Kurz: Man hatte was anderes vor. Für was anderes war man bei Marvel aber noch nie sonderlich empfänglich und so stießen die ersten sechs abgedrehten Episoden auf wenig Gegenliebe in der Chefetage, worauf Corman, Ord und die angeheuerten Regisseure ihren Hut nehmen mussten. Dario Scardapane, Drehbuchautor von vier Folgen und Produzent von „The Punisher“ (2017-2019), hatte die Ehre die Serie zu überarbeiten und erhielt dabei Unterstützung vom gefeierten Indie-Duo Aaron Moorhead und Justin Benson, das immerhin für eine visuell attraktive Umsetzung von drei der insgesamt neun Episoden sorgten.

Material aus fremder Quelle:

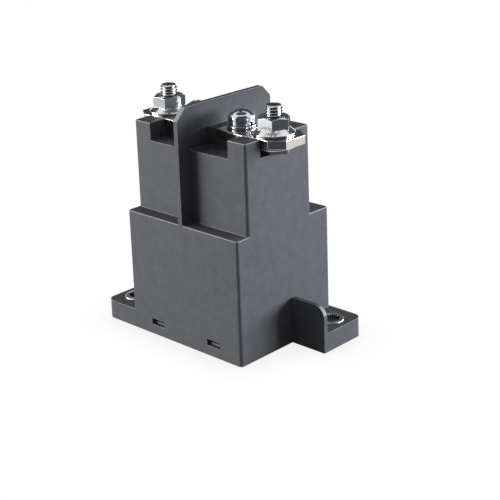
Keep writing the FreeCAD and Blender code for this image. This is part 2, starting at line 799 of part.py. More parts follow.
def magnet_strap():
    """Steel strip bent round the chamber's back, which carries both magnets."""
    body = new_body("magnet_strap")
    inner = "(chamber_x + magnet_thickness)"
    outer = "(chamber_x + magnet_thickness + strap_thickness)"
    tip = "-magnet_length / 2"
    strip = sketch_on(body, "strip_outline", "XY_Plane", "magnet_bottom")
    outline(strip, [
        (f"-{outer}", tip),
        (f"-{inner}", tip),
        (f"-{inner}", "chamber_y"),
        (inner, "chamber_y"),
        (inner, tip),
        (outer, tip),
        (outer, "chamber_y + strap_thickness"),
        (f"-{outer}", "chamber_y + strap_thickness"),
    ])
    pad(body, "strip", strip, "magnet_height")
    place(body, y="axis_y")


def moving_contact():
    """Copper bridge with a round pad under each fixed contact."""
    body = new_body("moving_contact")
    half_x = "screw_x + pad_diameter / 2 + bridge_margin"
    bar = sketch_on(body, "bar_outline", "XY_Plane", "bridge_bottom")
    rounded_rectangle(bar, f"-({half_x})", "-bridge_depth / 2", half_x, "bridge_depth / 2", "chamber_radius")
    pad(body, "bar", bar, "bridge_thickness")
    contacts = sketch_on(body, "pad_outlines", "XY_Plane", "bridge_top")
    for _, side in SIDES:
        circle(contacts, f"{side} * screw_x", "0", "pad_diameter")
    pad(body, "pads", contacts, "pad_height")
    hole = sketch_on(body, "shaft_hole", "XY_Plane", "bridge_top")
    circle(hole, "0", "0", "2 * shaft_bore")
    pocket(body, "shaft_bore", hole, "bridge_thickness")
    place(body, y="axis_y")


def drive_shaft():
    """Shaft with a spring seat below the bridge and a groove for the ring above it."""
    body = new_body("drive_shaft")
    rod = "shaft_diameter / 2"
    turned(body, "shaft", [
        ("0", "shaft_bottom"),
        (rod, "shaft_bottom"),
        (rod, "spring_seat - seat_thickness"),
        ("seat_diameter / 2", "spring_seat - seat_thickness"),
        ("seat_diameter / 2", "spring_seat"),
        (rod, "spring_seat"),
        (rod, "bridge_top"),
        ("ring_groove / 2", "bridge_top"),
        ("ring_groove / 2", "bridge_top + ring_thickness"),
        (rod, "bridge_top + ring_thickness"),
        (rod, "shaft_top"),
        ("0", "shaft_top"),
    ])
    place(body, y="axis_y")


def retaining_ring():
    """Open ring in the shaft's groove that holds the bridge down against its spring."""
    body = new_body("retaining_ring")
    ring = sketch_on(body, "ring_outline", "XY_Plane", "bridge_top")
    circle(ring, "0", "0", "ring_diameter")
    circle(ring, "0", "0", "ring_groove + 2 * plunger_fit")
    pad(body, "ring", ring, "ring_thickness")
    mouth = sketch_on(body, "mouth_outline", "XY_Plane", "bridge_top")
    rectangle(mouth, "-ring_groove / 2", "-ring_diameter", "ring_groove / 2", "0")
    pocket(body, "mouth", mouth, "ring_thickness", back=True)
    place(body, y="axis_y")


def plunger():
    """Iron plunger with a pocket for the return spring and a bore for the shaft."""
    body = new_body("plunger")
    turned(body, "plunger", [
        ("0", "plunger_bottom"),
        ("plunger_radius - sleeve_wall", "plunger_bottom"),
        ("plunger_radius", "plunger_bottom + sleeve_wall"),
        ("plunger_radius", "plunger_top"),
        ("spring_pocket / 2", "plunger_top"),
        ("spring_pocket / 2", "plunger_pocket"),
        ("shaft_diameter / 2 + bush_fit", "plunger_pocket"),
        ("shaft_diameter / 2 + bush_fit", "shaft_bottom"),
        ("0", "shaft_bottom"),
    ])
    place(body, y="axis_y")


def fixed_core():
    """Iron core, hung in the yoke plate by its flange, with the shaft's bore and the spring's pocket."""
    body = new_body("fixed_core")
    turned(body, "core", [
        ("shaft_bore", "core_pocket"),
        ("spring_pocket / 2", "core_pocket"),
        ("spring_pocket / 2", "core_bottom"),
        ("core_diameter / 2", "core_bottom"),
        ("core_diameter / 2", "yoke_plate_top"),
        ("core_flange / 2", "yoke_plate_top"),
        ("core_flange / 2", "core_top"),
        ("shaft_bore", "core_top"),
    ])
    place(body, y="axis_y")


def core_sleeve():
    """Thin closed sleeve round core and plunger, with a flange under the yoke plate."""
    body = new_body("core_sleeve")
    turned(body, "sleeve", [
        ("0", "yoke_floor"),
        ("sleeve_radius", "yoke_floor"),
        ("sleeve_radius", "yoke_top - sleeve_wall"),
        ("sleeve_flange / 2", "yoke_top - sleeve_wall"),
        ("sleeve_flange / 2", "yoke_top"),
        ("sleeve_bore", "yoke_top"),
        ("sleeve_bore", "yoke_floor + sleeve_wall"),
        ("0", "yoke_floor + sleeve_wall"),
    ])
    place(body, y="axis_y")


def yoke_frame():
    """Steel strip bent to a U, with the coil between its legs."""
    body = new_body("yoke_frame")
    strip = sketch_on(body, "strip_outline", "XZ_Plane")
    outline(strip, [
        ("-yoke_x", "yoke_top"),
        ("-yoke_x", "cover_top"),
        ("yoke_x", "cover_top"),
        ("yoke_x", "yoke_top"),
        ("yoke_x - yoke_thickness", "yoke_top"),
        ("yoke_x - yoke_thickness", "yoke_floor"),
        ("yoke_thickness - yoke_x", "yoke_floor"),
        ("yoke_thickness - yoke_x", "yoke_top"),
    ])
    strip_pad = pad(body, "strip", strip, "2 * yoke_y", side="Symmetric")
    rounded(body, "bends", strip_pad, "yoke_bend",
            lambda one, two: level_at(one, two, "cover_top") and same(one.x, two.x))
    place(body, y="axis_y")


def yoke_plate():
    """Steel plate across the legs, bored for the core."""
    body = new_body("yoke_plate")
    plate = sketch_on(body, "plate_outline", "XY_Plane", "yoke_top")
    rectangle(plate, "-yoke_x", "-yoke_y", "yoke_x", "yoke_y")
    circle(plate, "0", "0", "core_diameter + 2 * core_fit")
    pad(body, "plate", plate, "yoke_plate_thickness")
    place(body, y="axis_y")


def coil_bobbin():
    """Moulded bobbin, with a lug behind its upper flange that holds the two coil tabs."""
    body = new_body("coil_bobbin")
    turned(body, "spool", [
        ("bobbin_bore", "yoke_floor"),
        ("flange_radius", "yoke_floor"),
        ("flange_radius", "yoke_floor + bobbin_flange"),
        ("bobbin_tube", "yoke_floor + bobbin_flange"),
        ("bobbin_tube", "bobbin_top - bobbin_flange"),
        ("flange_radius", "bobbin_top - bobbin_flange"),
        ("flange_radius", "bobbin_top"),
        ("bobbin_bore", "bobbin_top"),
    ])
    reach = "tab_y - axis_y + lug_margin"
    lug = sketch_on(body, "lug_outline", "XY_Plane", "bobbin_top")
    rectangle(lug, "-lug_half_width", "flange_radius / 2", "lug_half_width", reach)
    pad(body, "lug", lug, "bobbin_flange", back=True)
    boss = sketch_on(body, "boss_outline", "XY_Plane", "bobbin_top")
    rectangle(boss, "-lug_half_width", "flange_radius + coil_gap", "lug_half_width", reach)
    pad(body, "boss", boss, "boss_depth", back=True)
    slots = sketch_on(body, "tab_outlines", "XY_Plane", "bobbin_top")
    for _, side in SIDES:
        rectangle(slots, f"{side} * tab_x - tab_width / 2", "tab_y - axis_y - tab_thickness / 2",
                  f"{side} * tab_x + tab_width / 2", "tab_y - axis_y + tab_thickness / 2")
    pocket(body, "tab_slots", slots, f"boss_depth + {OVERSHOOT}")
    place(body, y="axis_y")


def coil_winding():
    body = new_body("coil_winding")
    low = "yoke_floor + bobbin_flange + winding_fit"
    high = "bobbin_top - bobbin_flange - winding_fit"
    turned(body, "winding", [
        ("bobbin_tube + winding_fit", low),
        ("flange_radius - coil_margin", low),
        ("flange_radius - coil_margin", high),
        ("bobbin_tube + winding_fit", high),
    ])
    place(body, y="axis_y")


def coil_tab(word, side):
    """Blade tab that stands in the bobbin's boss and comes out through the back ledge."""
    body = new_body(f"coil_tab_{word}")
    half = "tab_width / 2"
    top = "body_height + tab_height"
    blade = sketch_on(body, "blade_outline", "XZ_Plane")
    outline(blade, [
        (f"-{half}", "tab_bottom"),
        (half, "tab_bottom"),
        (half, f"{top} - tab_chamfer"),
        (f"{half} - tab_chamfer", top),
        (f"tab_chamfer - {half}", top),
        (f"-{half}", f"{top} - tab_chamfer"),
    ])
    circle(blade, "0", f"{top} - tab_hole_drop", "tab_hole")
    pad(body, "blade", blade, "tab_thickness", side="Symmetric")
    place(body, f"{side} * tab_x", "tab_y")


def coil_spring(name, low, high):
    """Square wire, wound round the axis from low to high."""
    body = new_body(name)
    wire = f"{name}_wire"
    rise = f"({high} - ({low}) - {wire})"
    section = sketch_on(body, "wire_section", "XZ_Plane")
    rectangle(section, f"{name}_diameter / 2 - {wire} / 2", "0", f"{name}_diameter / 2 + {wire} / 2", wire)
    coil = body.newObject("PartDesign::AdditiveHelix", "coil")
    coil.Profile = section
    coil.ReferenceAxis = (section, ["V_Axis"])
    coil.Mode = "pitch-height-angle"
    tie(coil, "Pitch", f"{rise} / {name}_turns")
    tie(coil, "Height", rise)
    section.Visibility = False
    place(body, y="axis_y", z=low)


def cuts_bite(body):
    """Every pocket and groove of the body has to take something away."""
    before = 0
    for feature in body.Group:
        if feature.TypeId in ("PartDesign::Pocket", "PartDesign::Groove"):
            if feature.Shape.Volume > before - 0.01:
                raise ValueError(f"{feature.Name} cuts nothing")
        if feature.isDerivedFrom("PartDesign::Feature"):
            before = feature.Shape.Volume


housing()
bottom_cover()
arc_chamber()
chamber_collar()
arc_shield()
magnet_strap()
moving_contact()
drive_shaft()
retaining_ring()
plunger()
fixed_core()
core_sleeve()
yoke_frame()
yoke_plate()
coil_bobbin()
coil_winding()
for word, side in SIDES:
    bush(word, side)
    terminal_plate(word, side)
    terminal_stud(word, side)
    flange_nut(word, side, f"nut_turn_{word}")
    flat_washer(word, side)
    spring_washer(word, side)
    terminal_screw(word, side)
    fixed_contact(word, side)
    blowout_magnet(word, side)
    coil_tab(word, side)
coil_spring("contact_spring", "spring_seat", "bridge_bottom")
coil_spring("return_spring", "plunger_pocket", "core_pocket")

document.recompute()
for item in document.Objects:
    if "Invalid" in item.State or "Error" in item.State:
        raise ValueError(f"{item.Name} has failed")
os.makedirs("parts", exist_ok=True)
for part in parts:
    if part.Shape.isNull() or not part.Shape.isValid():
        raise ValueError(f"{part.Label} has no valid shape")
    if part.TypeId == "PartDesign::Body":
        cuts_bite(part)
    part.Shape.exportStep(f"parts/{part.Label}.step")
    print(part.Label, len(part.Shape.Solids), round(part.Shape.Volume, 1))
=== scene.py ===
import math

import bmesh
import bpy
from mathutils import Matrix, Vector


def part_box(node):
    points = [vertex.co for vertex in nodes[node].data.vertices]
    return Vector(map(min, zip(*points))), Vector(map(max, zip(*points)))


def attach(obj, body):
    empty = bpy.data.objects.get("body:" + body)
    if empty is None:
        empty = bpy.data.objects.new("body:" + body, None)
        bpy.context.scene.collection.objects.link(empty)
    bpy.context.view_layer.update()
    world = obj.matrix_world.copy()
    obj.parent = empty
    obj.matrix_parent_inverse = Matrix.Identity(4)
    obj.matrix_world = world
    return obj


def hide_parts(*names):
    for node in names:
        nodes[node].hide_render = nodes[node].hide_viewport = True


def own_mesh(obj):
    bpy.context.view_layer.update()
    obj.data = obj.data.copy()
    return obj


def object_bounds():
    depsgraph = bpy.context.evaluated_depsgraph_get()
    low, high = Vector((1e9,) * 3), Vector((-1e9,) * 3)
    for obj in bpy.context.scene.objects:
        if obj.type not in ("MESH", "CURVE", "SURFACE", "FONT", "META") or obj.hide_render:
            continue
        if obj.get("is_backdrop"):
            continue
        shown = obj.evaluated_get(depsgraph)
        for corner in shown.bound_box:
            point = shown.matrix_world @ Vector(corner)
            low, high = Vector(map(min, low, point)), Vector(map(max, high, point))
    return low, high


# High voltage dc contactor: dark grey moulding, plated terminals, studio light from two sides.

MM = 0.001
SIDES = ("left", "right")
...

Die „neue, kreative Richtung“, die man laut Studio einschlagen wollte, äußerte sich wenig überraschend darin, dass man mehr oder weniger das Gleiche kriegt wie zuvor, nur noch eine Schippe draufgelegt wird und dementsprechend fokussierte sich das Marketing darauf, dass „Born Again“ noch finsterer und blutiger als die Vorgängerstaffeln ist – inhaltlich gibt’s dagegen kaum was Neues.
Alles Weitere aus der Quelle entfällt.